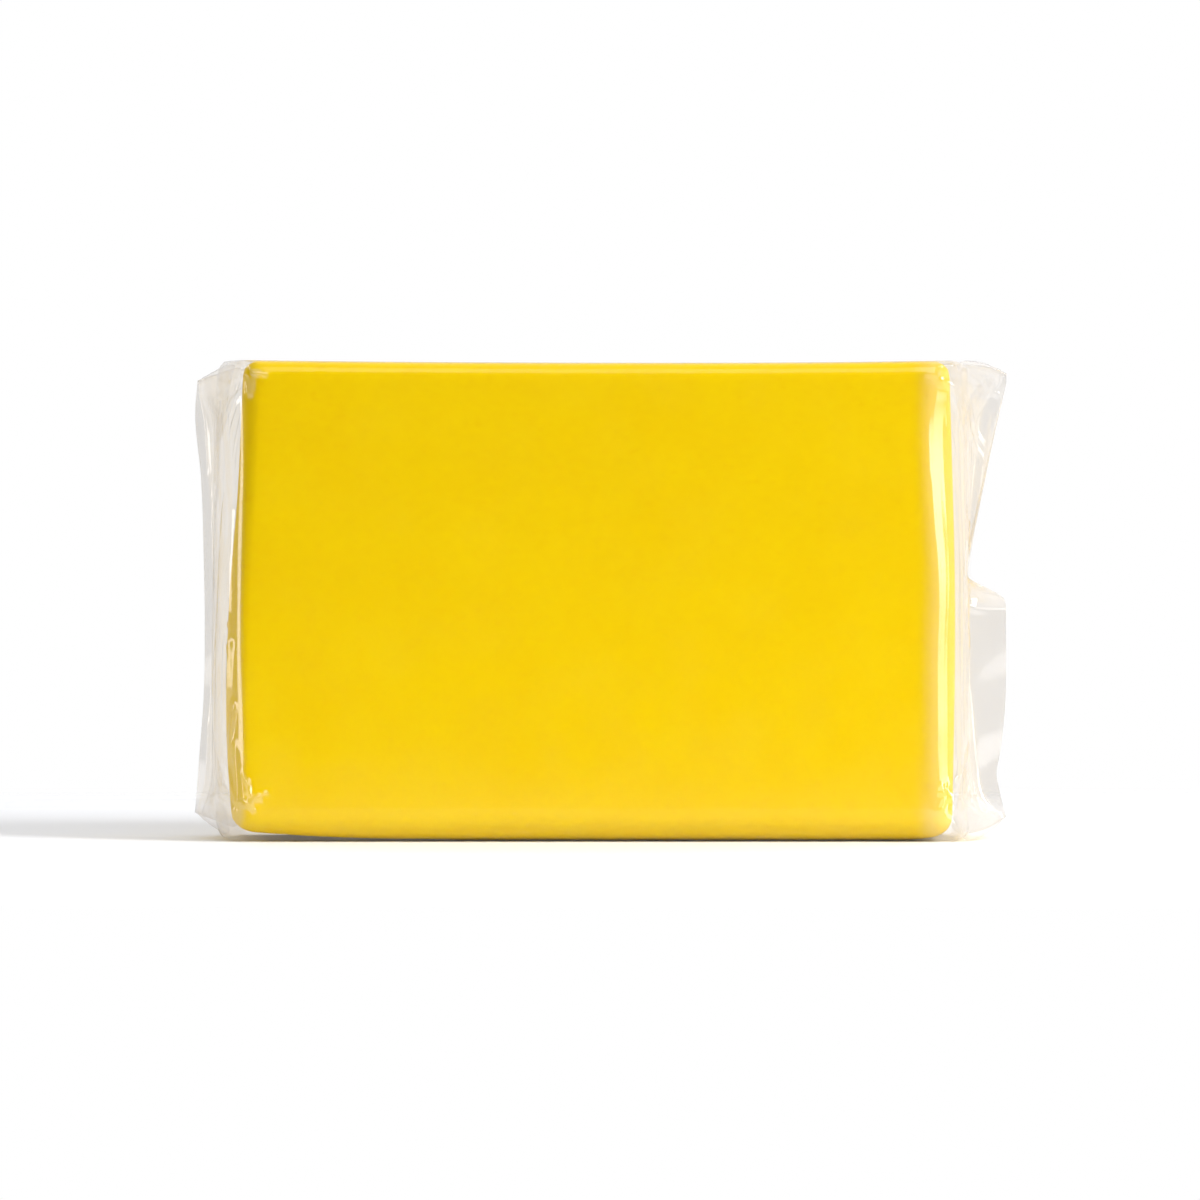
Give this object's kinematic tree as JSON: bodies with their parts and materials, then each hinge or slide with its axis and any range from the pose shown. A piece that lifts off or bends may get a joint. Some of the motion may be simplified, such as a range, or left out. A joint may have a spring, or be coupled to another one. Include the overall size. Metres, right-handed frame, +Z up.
{
  "type": "clay bar",
  "caption": "Rectangular bar of soft detailing clay sealed in a wrapper of thin clear film with a flat fin at each end.",
  "frame": {"origin": "middle of the base of the wrapped bar, standing on its long narrow side", "axes": "+X along the bar towards the fin with the bent-back flap, +Y from the plain front face to the back with the seam, +Z up"},
  "size_m": [0.0804, 0.0206, 0.0472],
  "materials": {
    "clay": "dense yellow clay, smooth where the film presses on it",
    "film": "thin clear glossy film",
    "film_weld": "two or more layers of clear film welded together, slightly milky"
  },
  "bodies": {
    "wrapped_bar": {"clay_block": "clay", "film_sleeve": "film", "back_seam": "film_weld", "left_end_wrap": "film", "right_end_wrap": "film"},
    "left_fin": {"left_end_seal": "film_weld"},
    "right_fin": {"right_end_seal": "film_weld", "right_seal_flap": "film_weld"}
  },
  "joints": [
    {"name": "left_fin_fold", "type": "hinge", "parent": "wrapped_bar", "child": "left_fin", "pos_m": [-0.0381, -0.0001, 0.0236], "axis": [0, 0, 1], "range_deg": [-70, 70]},
    {"name": "right_fin_fold", "type": "hinge", "parent": "wrapped_bar", "child": "right_fin", "pos_m": [0.0368, -0.0001, 0.0236], "axis": [0, 0, 1], "range_deg": [-70, 5]}
  ]
}
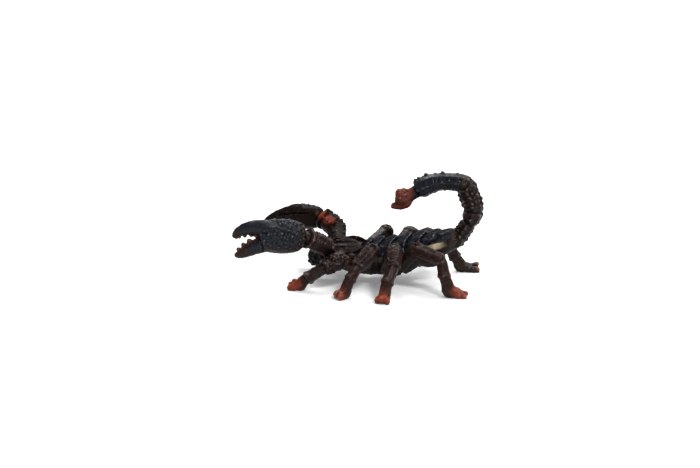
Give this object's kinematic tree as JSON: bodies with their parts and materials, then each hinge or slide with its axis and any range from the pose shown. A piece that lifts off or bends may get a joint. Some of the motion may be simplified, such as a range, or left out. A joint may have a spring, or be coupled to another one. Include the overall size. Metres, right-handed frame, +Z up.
{
  "type": "moulded scorpion figure",
  "caption": "Moulded vinyl scorpion figure that stands free on splayed flat-soled legs, pincers held out in front and a knobbly tail curled forward over a plated back.",
  "frame": {"origin": "on the table, under the middle of the figure's bounding box", "axes": "+Z up; +X runs from the head to the tail, so the head faces -X; the animal's left side is -Y"},
  "size_m": [0.1158, 0.084, 0.0549],
  "materials": {
    "shell": "satin slate-blue paint over dark brown vinyl, dry-brushed pale on the raised edges",
    "tail": "satin dark brown vinyl, blue-black at the far end, terracotta sting",
    "pincer": "satin blue-black paint over dark brown vinyl, red-brown teeth",
    "limb": "satin dark purplish brown vinyl, orange-red feet",
    "jaw": "satin black"
  },
  "bodies": {
    "root": {"trunk": "shell", "tail": "tail", "left_pincer_arm": "pincer", "right_pincer_arm": "pincer", "left_jaw": "jaw", "right_jaw": "jaw", "left_leg_1": "limb", "left_leg_2": "limb", "left_leg_3": "limb", "left_leg_4": "limb", "right_leg_1": "limb", "right_leg_2": "limb", "right_leg_3": "limb", "right_leg_4": "limb"}
  },
  "joints": []
}
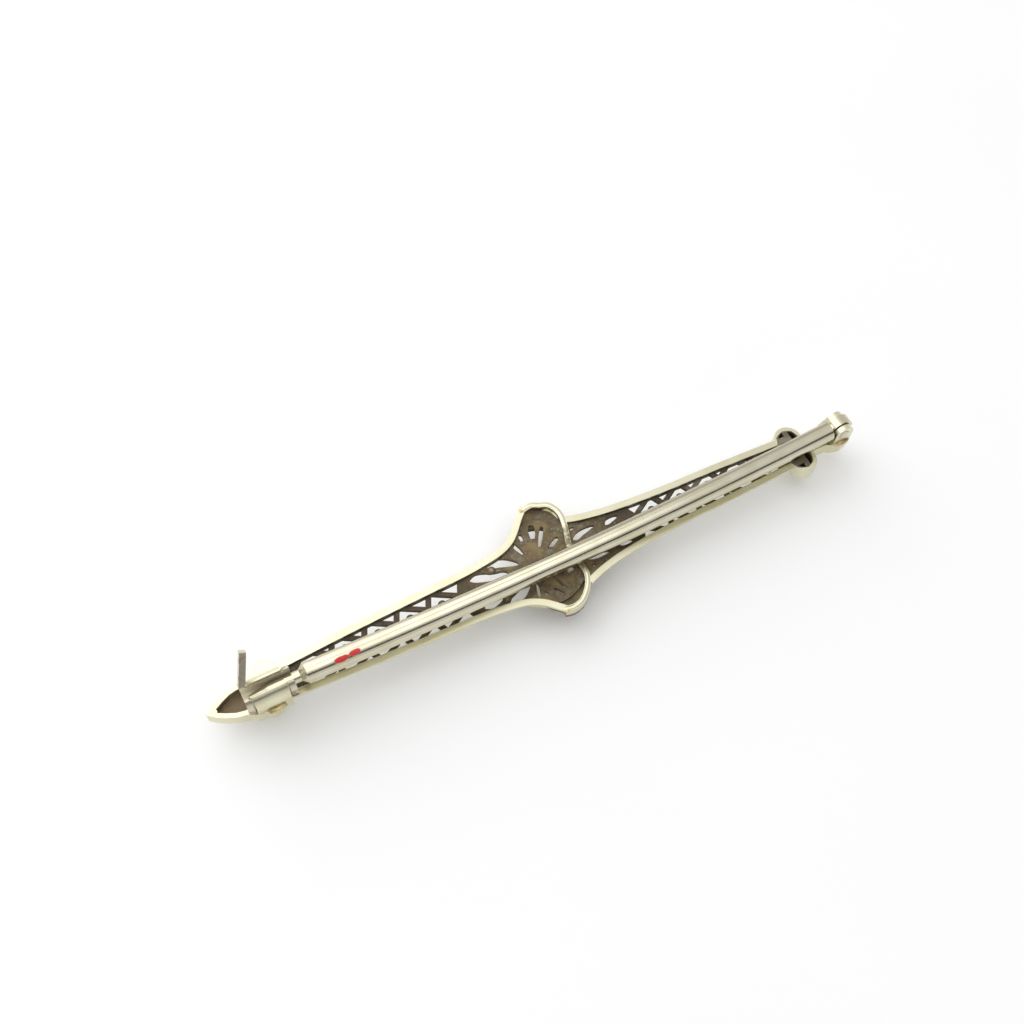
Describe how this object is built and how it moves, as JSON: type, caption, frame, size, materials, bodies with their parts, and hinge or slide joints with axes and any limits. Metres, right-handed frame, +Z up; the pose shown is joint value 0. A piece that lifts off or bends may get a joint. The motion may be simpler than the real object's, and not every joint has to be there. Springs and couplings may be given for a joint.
{
  "type": "bar brooch",
  "caption": "Slim pale gold bar brooch lying face down, with a pierced trellis, a lobed centre, a hinged pin stem and a turning safety catch.",
  "frame": {"origin": "middle of the brooch, on the table under the plain round boss in the middle of the front", "axes": "+X along the brooch from the catch to the hinge, +Z up, out of the back of the brooch"},
  "size_m": [0.063, 0.0109, 0.0076],
  "materials": {
    "pale_gold": "polished",
    "stem_metal": "polished",
    "catch_metal": "satin"
  },
  "bodies": {
    "brooch": {"body": "pale_gold", "hinge_pin": "pale_gold"},
    "stem": {"pin_stem": "stem_metal"},
    "catch": {"catch_sleeve": "catch_metal"}
  },
  "joints": [
    {"name": "stem_swing", "type": "hinge", "parent": "brooch", "child": "stem", "pos_m": [0.0297, -0.0002, 0.0045], "axis": [0, 1, 0], "range_deg": [0, 60]},
    {"name": "catch_turn", "type": "hinge", "parent": "brooch", "child": "catch", "pos_m": [-0.0263, -0.0007, 0.00465], "axis": [1, 0, 0], "range_deg": [0, 95]}
  ]
}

• _THE TASK_
Repeat the material in full, exactly as it stands.

• _EXERCISE OUTPUT_
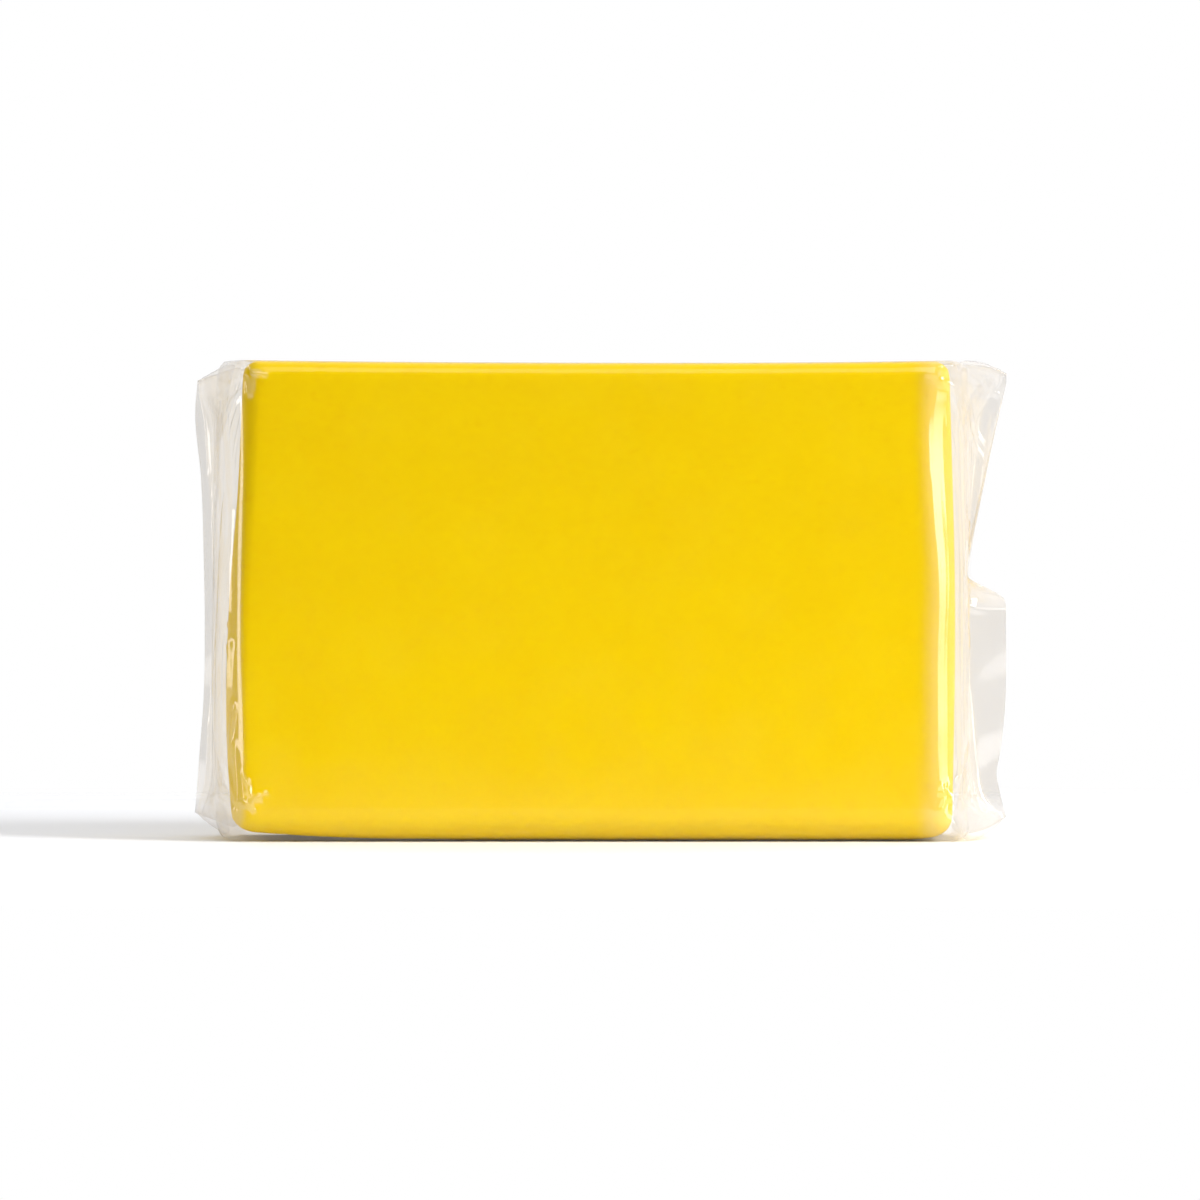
Give this object's kinematic tree as JSON: bodies with their parts and materials, then each hinge or slide with its axis and any range from the pose shown. A piece that lifts off or bends may get a joint. Some of the motion may be simplified, such as a range, or left out. A joint may have a spring, or be coupled to another one. Include the overall size. Metres, right-handed frame, +Z up.
{
  "type": "clay bar",
  "caption": "Rectangular bar of soft detailing clay sealed in a wrapper of thin clear film with a flat fin at each end.",
  "frame": {"origin": "middle of the base of the wrapped bar, standing on its long narrow side", "axes": "+X along the bar towards the fin with the bent-back flap, +Y from the plain front face to the back with the seam, +Z up"},
  "size_m": [0.0804, 0.0206, 0.0472],
  "materials": {
    "clay": "dense yellow clay, smooth where the film presses on it",
    "film": "thin clear glossy film",
    "film_weld": "two or more layers of clear film welded together, slightly milky"
  },
  "bodies": {
    "wrapped_bar": {"clay_block": "clay", "film_sleeve": "film", "back_seam": "film_weld", "left_end_wrap": "film", "right_end_wrap": "film"},
    "left_fin": {"left_end_seal": "film_weld"},
    "right_fin": {"right_end_seal": "film_weld", "right_seal_flap": "film_weld"}
  },
  "joints": [
    {"name": "left_fin_fold", "type": "hinge", "parent": "wrapped_bar", "child": "left_fin", "pos_m": [-0.0381, -0.0001, 0.0236], "axis": [0, 0, 1], "range_deg": [-70, 70]},
    {"name": "right_fin_fold", "type": "hinge", "parent": "wrapped_bar", "child": "right_fin", "pos_m": [0.0368, -0.0001, 0.0236], "axis": [0, 0, 1], "range_deg": [-70, 5]}
  ]
}
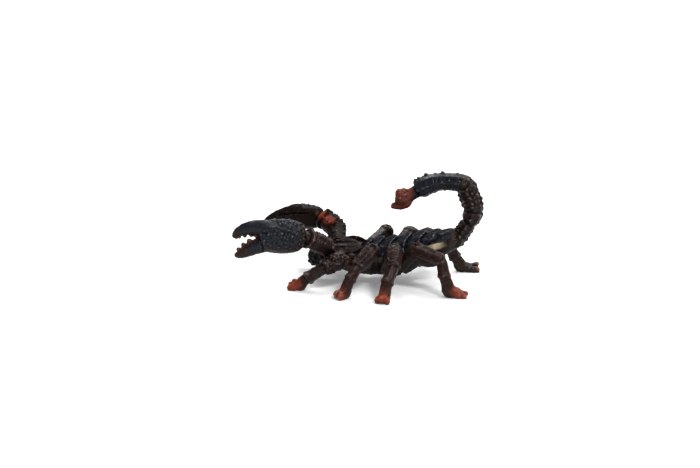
Give this object's kinematic tree as JSON: bodies with their parts and materials, then each hinge or slide with its axis and any range from the pose shown. A piece that lifts off or bends may get a joint. Some of the motion may be simplified, such as a range, or left out. A joint may have a spring, or be coupled to another one. Include the overall size. Metres, right-handed frame, +Z up.
{
  "type": "moulded scorpion figure",
  "caption": "Moulded vinyl scorpion figure that stands free on splayed flat-soled legs, pincers held out in front and a knobbly tail curled forward over a plated back.",
  "frame": {"origin": "on the table, under the middle of the figure's bounding box", "axes": "+Z up; +X runs from the head to the tail, so the head faces -X; the animal's left side is -Y"},
  "size_m": [0.1158, 0.084, 0.0549],
  "materials": {
    "shell": "satin slate-blue paint over dark brown vinyl, dry-brushed pale on the raised edges",
    "tail": "satin dark brown vinyl, blue-black at the far end, terracotta sting",
    "pincer": "satin blue-black paint over dark brown vinyl, red-brown teeth",
    "limb": "satin dark purplish brown vinyl, orange-red feet",
    "jaw": "satin black"
  },
  "bodies": {
    "root": {"trunk": "shell", "tail": "tail", "left_pincer_arm": "pincer", "right_pincer_arm": "pincer", "left_jaw": "jaw", "right_jaw": "jaw", "left_leg_1": "limb", "left_leg_2": "limb", "left_leg_3": "limb", "left_leg_4": "limb", "right_leg_1": "limb", "right_leg_2": "limb", "right_leg_3": "limb", "right_leg_4": "limb"}
  },
  "joints": []
}
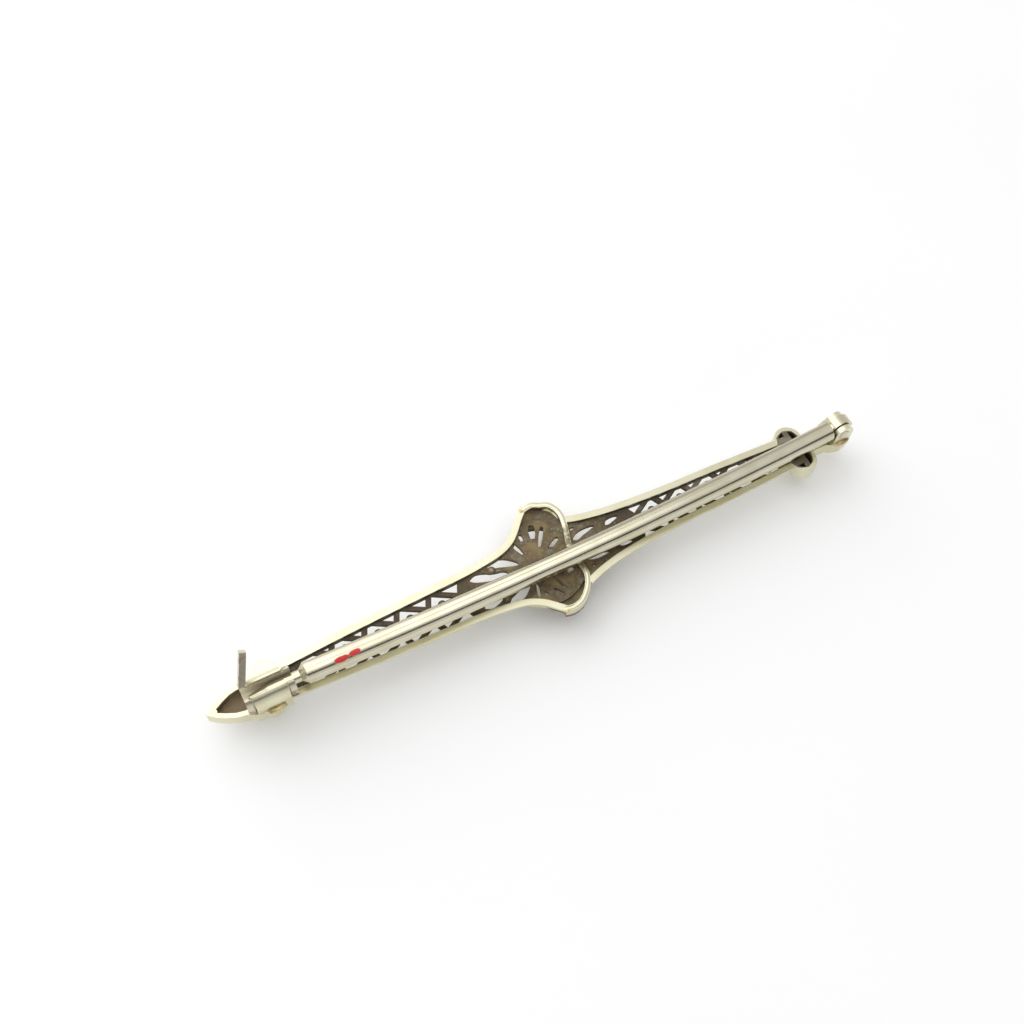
Describe how this object is built and how it moves, as JSON: type, caption, frame, size, materials, bodies with their parts, and hinge or slide joints with axes and any limits. Metres, right-handed frame, +Z up; the pose shown is joint value 0. A piece that lifts off or bends may get a joint. The motion may be simpler than the real object's, and not every joint has to be there. Springs and couplings may be given for a joint.
{
  "type": "bar brooch",
  "caption": "Slim pale gold bar brooch lying face down, with a pierced trellis, a lobed centre, a hinged pin stem and a turning safety catch.",
  "frame": {"origin": "middle of the brooch, on the table under the plain round boss in the middle of the front", "axes": "+X along the brooch from the catch to the hinge, +Z up, out of the back of the brooch"},
  "size_m": [0.063, 0.0109, 0.0076],
  "materials": {
    "pale_gold": "polished",
    "stem_metal": "polished",
    "catch_metal": "satin"
  },
  "bodies": {
    "brooch": {"body": "pale_gold", "hinge_pin": "pale_gold"},
    "stem": {"pin_stem": "stem_metal"},
    "catch": {"catch_sleeve": "catch_metal"}
  },
  "joints": [
    {"name": "stem_swing", "type": "hinge", "parent": "brooch", "child": "stem", "pos_m": [0.0297, -0.0002, 0.0045], "axis": [0, 1, 0], "range_deg": [0, 60]},
    {"name": "catch_turn", "type": "hinge", "parent": "brooch", "child": "catch", "pos_m": [-0.0263, -0.0007, 0.00465], "axis": [1, 0, 0], "range_deg": [0, 95]}
  ]
}